During the political crises of the early 1640’s and following the King’s reluctant recall of Parliament, Sir Robert was appointed Chairman of the Committee for the Destruction of Idolatry and he set about his work with gusto removing or destroying any relic of the Scarlet Whore of Babylon in Churches throughout London including Westminster Abbey. 
 
In his home county of Herefordshire where there was little support for his brand of religious extremism and his ardour in personally leading his men in the removal of crucifixes, the tearing down of altar rails, and the smashing of stained-glass windows in local churches made him deeply unpopular. 
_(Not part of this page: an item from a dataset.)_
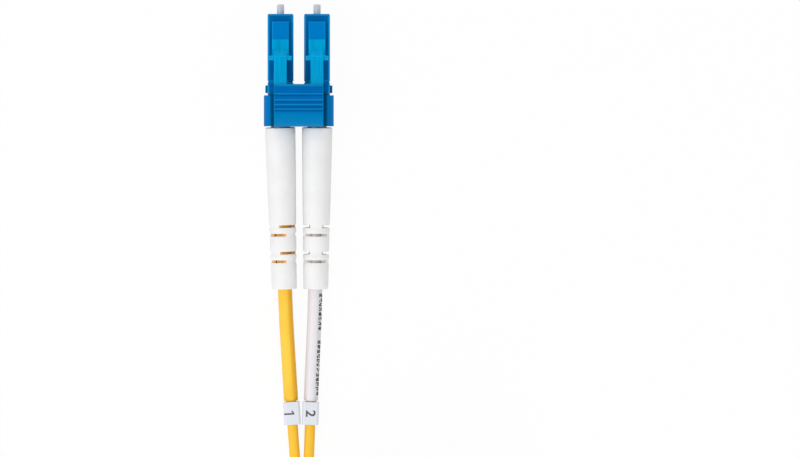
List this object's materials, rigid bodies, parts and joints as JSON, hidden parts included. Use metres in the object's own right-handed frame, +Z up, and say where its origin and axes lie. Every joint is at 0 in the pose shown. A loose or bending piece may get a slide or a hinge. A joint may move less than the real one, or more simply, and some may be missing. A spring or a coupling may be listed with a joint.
{
  "type": "duplex fibre patch cord connector",
  "caption": "Duplex LC fibre connector: square latching plugs with ceramic ferrules in a shared clip with release trigger, slotted boots, marked legs and a coiled twin cord.",
  "frame": {"origin": "under the middle of the near connector, on the surface that it lies on", "axes": "+Y the way the near ferrules point, +Z up on the latch side, +X across the pair"},
  "size_m": [0.0396, 0.1886, 0.0179],
  "materials": {
    "zirconia": "polished",
    "flange_metal": "turned nickel plate",
    "spring_steel": "drawn wire",
    "buffer": "smooth",
    "guide_tube": "translucent white",
    "plug_blue": "moulded, satin",
    "clip_blue": "moulded, satin",
    "yarn": "aramid yarn",
    "crimp_metal": "dark plated",
    "boot_white": "smooth white elastomer",
    "sleeve_yellow": "smooth",
    "sleeve_white": "smooth, dot print",
    "marker_grey": "smooth",
    "jacket_yellow": "extruded, satin",
    "tie_white": "flat strap"
  },
  "bodies": {
    "connector": {"aramid_yarn_1": "yarn", "aramid_yarn_2": "yarn", "boot_1": "boot_white", "boot_2": "boot_white", "coil_tie": "tie_white", "cord_coil": "jacket_yellow", "crimp_sleeve_1": "crimp_metal", "crimp_sleeve_2": "crimp_metal", "duplex_clip": "clip_blue", "far_aramid_yarns": "yarn", "far_boot_1": "boot_white", "far_boot_2": "boot_white", "far_crimp_sleeves": "crimp_metal", "far_duplex_clip": "clip_blue", "far_ferrule_spring_1": "spring_steel", "far_ferrule_spring_2": "spring_steel", "far_guide_tubes": "guide_tube", "far_leg_cord_1": "jacket_yellow", "far_leg_cord_2": "jacket_yellow", "far_leg_sleeves": "sleeve_white", "far_marker_sleeves": "marker_grey", "far_plug_housing_1": "plug_blue", "far_plug_housing_2": "plug_blue", "far_rear_body_1": "plug_blue", "far_rear_body_2": "plug_blue", "ferrule_spring_1": "spring_steel", "ferrule_spring_2": "spring_steel", "guide_tube_1": "guide_tube", "guide_tube_2": "guide_tube", "leg_cord_1": "jacket_yellow", "leg_cord_2": "jacket_yellow", "leg_sleeve_1": "sleeve_yellow", "leg_sleeve_2": "sleeve_white", "leg_tie": "tie_white", "marker_sleeve_1": "marker_grey", "marker_sleeve_2": "marker_grey", "plug_housing_1": "plug_blue", "plug_housing_2": "plug_blue", "rear_body_1": "plug_blue", "rear_body_2": "plug_blue", "zip_lead": "jacket_yellow", "zip_tail": "jacket_yellow"},
    "trigger": {"clip_trigger": "clip_blue"},
    "latch_1": {"latch_lever_1": "plug_blue"},
    "float_1": {"ferrule_1": "zirconia", "ferrule_flange_1": "flange_metal", "fibre_1": "buffer"},
    "latch_2": {"latch_lever_2": "plug_blue"},
    "float_2": {"ferrule_2": "zirconia", "ferrule_flange_2": "flange_metal", "fibre_2": "buffer"},
    "far_trigger": {"far_clip_trigger": "clip_blue"},
    "far_latch_1": {"far_latch_lever_1": "plug_blue"},
    "far_float_1": {"far_ferrule_1": "zirconia", "far_ferrule_flange_1": "flange_metal", "far_fibre_1": "buffer"},
    "far_latch_2": {"far_latch_lever_2": "plug_blue"},
    "far_float_2": {"far_ferrule_2": "zirconia", "far_ferrule_flange_2": "flange_metal", "far_fibre_2": "buffer"}
  },
  "joints": [
    {"name": "trigger_press", "type": "hinge", "parent": "connector", "child": "trigger", "pos_m": [0, 0.00368, 0.00621], "axis": [-1, 0, 0], "range_deg": [0, 9], "stiffness_Nm_per_rad": 0.05},
    {"name": "latch_bend_1", "type": "hinge", "parent": "connector", "child": "latch_1", "pos_m": [-0.00313, 0.01835, 0.00614], "axis": [1, 0, 0], "range_deg": [0, 11.25], "stiffness_Nm_per_rad": 0.02},
    {"name": "latch_bend_2", "type": "hinge", "parent": "connector", "child": "latch_2", "pos_m": [0.00313, 0.01835, 0.00614], "axis": [1, 0, 0], "range_deg": [0, 11.25], "stiffness_Nm_per_rad": 0.02},
    {"name": "ferrule_float_1", "type": "slide", "parent": "connector", "child": "float_1", "axis": [0, -1, 0], "range_m": [0, 0.0008], "stiffness_N_per_m": 500, "deforming": ["ferrule_spring_1"]},
    {"name": "ferrule_float_2", "type": "slide", "parent": "connector", "child": "float_2", "axis": [0, -1, 0], "range_m": [0, 0.0008], "stiffness_N_per_m": 500, "deforming": ["ferrule_spring_2"]},
    {"name": "far_trigger_press", "type": "hinge", "parent": "connector", "child": "far_trigger", "pos_m": [0.02765, -0.08132, 0.01388], "axis": [-1, 0, 0], "range_deg": [0, 9], "stiffness_Nm_per_rad": 0.05},
    {"name": "far_latch_bend_1", "type": "hinge", "parent": "connector", "child": "far_latch_1", "pos_m": [0.02453, -0.06665, 0.01381], "axis": [1, 0, 0], "range_deg": [0, 11.25], "stiffness_Nm_per_rad": 0.02},
    {"name": "far_latch_bend_2", "type": "hinge", "parent": "connector", "child": "far_latch_2", "pos_m": [0.03078, -0.06665, 0.01381], "axis": [1, 0, 0], "range_deg": [0, 11.25], "stiffness_Nm_per_rad": 0.02},
    {"name": "far_ferrule_float_1", "type": "slide", "parent": "connector", "child": "far_float_1", "axis": [0, -1, 0], "range_m": [0, 0.0008], "stiffness_N_per_m": 500, "deforming": ["far_ferrule_spring_1"]},
    {"name": "far_ferrule_float_2", "type": "slide", "parent": "connector", "child": "far_float_2", "axis": [0, -1, 0], "range_m": [0, 0.0008], "stiffness_N_per_m": 500, "deforming": ["far_ferrule_spring_2"]}
  ],
  "couplings": [
    {"joint": "latch_bend_1", "follows": "trigger_press", "ratio": 1.25},
    {"joint": "latch_bend_2", "follows": "trigger_press", "ratio": 1.25},
    {"joint": "far_latch_bend_1", "follows": "far_trigger_press", "ratio": 1.25},
    {"joint": "far_latch_bend_2", "follows": "far_trigger_press", "ratio": 1.25}
  ]
}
Sir Robert however, as a Member of Parliament was rarely at home and the family seat of Brampton Bryan near Ludlow was left in the capable hands of Brilliana who unlike her bullish husband was generally well thought of; but as the political crisis intensified and the battle lines were drawn so her anxiety grew. She was not only concerned for her own safety and that of her household but also worried for her son Edward, known as Ned, who was away studying at Oxford. She wrote him often not only of her own situation but also of the increasing threat of armed conflict between the forces of the King and Parliament. 
 
In August 1642, she wrote to tell him: 
 
As of this day, Monday, 22 August, 1642, His Royal Majesty brought forth his army and did set up his Standard in the city of Nottingham. 
 
She wanted to know Ned’s intentions. Her father was for Parliament but her brother, Pelham Conway, had already declared for the King. 
 
Herefordshire was a Royalist stronghold, but the Harley’s had been an established and respected family of county gentry going back as far as medieval times so the venom and depth of hostility that Brilliana and her servants were subjected to on a visit to Ludlow, some ten miles distant, shocked her. Indeed, such was the degree of hatred levelled at her that someone had even hung the severed head of a pig in her path and adorned it with the helmet of a Roundhead. She returned to Brampton Bryan much shaken. Her neighbours she wrote are in mighty violence against me. She suddenly felt very isolated and vulnerable. 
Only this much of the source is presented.